I no longer live there.

That time is behind me. Most days I remember. But most days I look forward more often than not. I have stopped walking into the future backward. I have closed that door, turned around and begun to walk forward, embracing the future with curiosity. It smells nice. I like the smell of the future. It smells like lavender lilacs in the springtime. I like the sound. It sounds like the tiny chimes over my front door that let me know when clients have arrived. Or a friend is here. Or my puppy and my partner are going out for a walk.

Most of all I like that the empty place inside of me is being filled with hope and filled with vague dreams: vague because I don’t yet dream concretely. I dream of colour, fragrance, smiles, laughter, breath, strong hearts, and sounds of love.

I want to tell a story that you need to hear. I believe you want to hear about love, hope, peace, joy, and knowing where you fit and belong. What else do we need?

The importance of knowing you fit and belong makes me think of a dear mentor and teacher, Carl Hollander. It was at least 30 years ago that he taught me we spend our lives longing for and searching for where we fit and belong. The reading I have been doing lately tells me this is a brand new theory. While we have known for several decades now that children do not thrive if they are not loved, touched, and wanted, somehow we forget that this need doesn’t end when we turn 18, or 21, or 45 for that matter.

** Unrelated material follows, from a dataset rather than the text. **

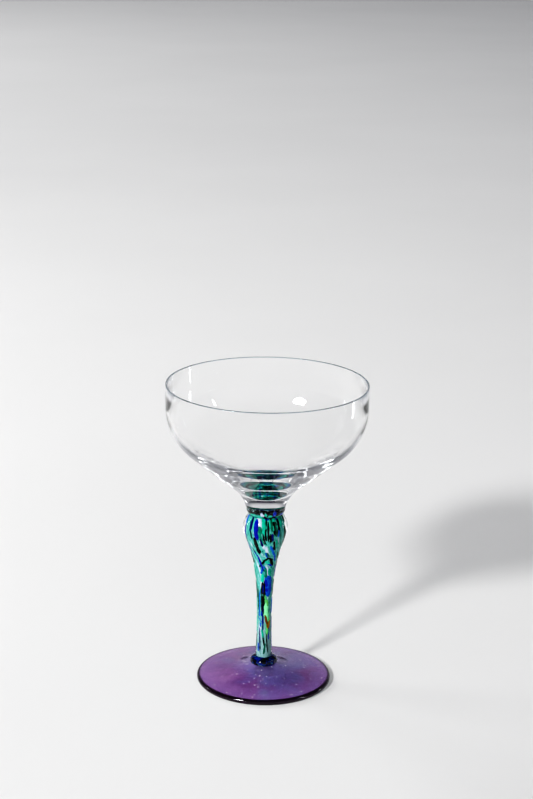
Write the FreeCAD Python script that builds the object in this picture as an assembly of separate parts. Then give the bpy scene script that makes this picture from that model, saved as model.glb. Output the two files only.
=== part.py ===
import FreeCAD, Part
import math
import os

# A champagne coupe made from hot glass. Millimetres, +Z up, origin at the centre of the resting plane.
# The pieces are fused in the real glass: here they are separate solids that meet face to face.

# Overall
HEIGHT = 160.0
RIM_RADIUS = 51.0
FOOT_RADIUS = 34.8

# Levels where one piece ends and the next begins
FOOT_TOP = 8.4
STEM_BOTTOM = 13.0
WAIST = 91.2
BOWL_BOTTOM = 94.4

# Bowl: a short straight wall, a round shoulder, a straight cone and a flared neck. The inside cone is
# flatter than the outside one, so the glass thickens from the thin wall to a solid base.
WALL = 1.2
SHOULDER_TOP = 148.0
SHOULDER_RADIUS = 30.0
OUTER_CONE_ANGLE = math.radians(39.6)
INNER_SHOULDER_RADIUS = 26.7
INNER_CONE_ANGLE = math.radians(32.8)
INNER_BOTTOM_RADIUS = 12.6
NECK_RADIUS = 10.0
NECK_SLOPE = math.radians(76.0)

# Upper collar: radius at each level, from the waist up to the bowl
COLLAR_PROFILE = ((8.7, WAIST), (9.35, 92.2), (9.9, 93.5), (NECK_RADIUS, BOWL_BOTTOM))

# Stem and knop: radius of the clear casing at each level, from the base collar up to the waist
STEM_PROFILE = (
    (4.35, STEM_BOTTOM),
    (4.0, 24.0),
    (3.95, 38.0),
    (4.55, 52.0),
    (5.9, 63.0),
    (8.2, 72.5),
    (10.6, 79.5),
    (11.5, 84.2),
    (10.5, 88.4),
    (8.7, WAIST),
)
CORE_SHARE = 0.6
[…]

If I had known that where do I fit and belong was such an unknown theory 30 years ago, I might have made my fame and fortune writing about it then! I learned about needing to fit and belong, feel loved, seen and wanted, before I was 3 years old. When I played with the fairies and brought Bradshaw into my life, I had figured out that my outside world trembled, so I had best create an inside world with foundations that would keep me safe.

Bright kid!

Love heals. It soothes, comforts, helps us feel safe; relieves anxiety, distress and fear. Throughout our entire lifetime, our greatest need and desire is to be loved and be able to feel that love deep within our soul. The opposite of love is fear. If you don’t love me, I fear I will not exist. If I don’t love you, I fear I don’t know how to live. Either way, I fear I will never belong. And then I will wither, shrivel, dry up and blow away in the wind, never to have been known or wanted.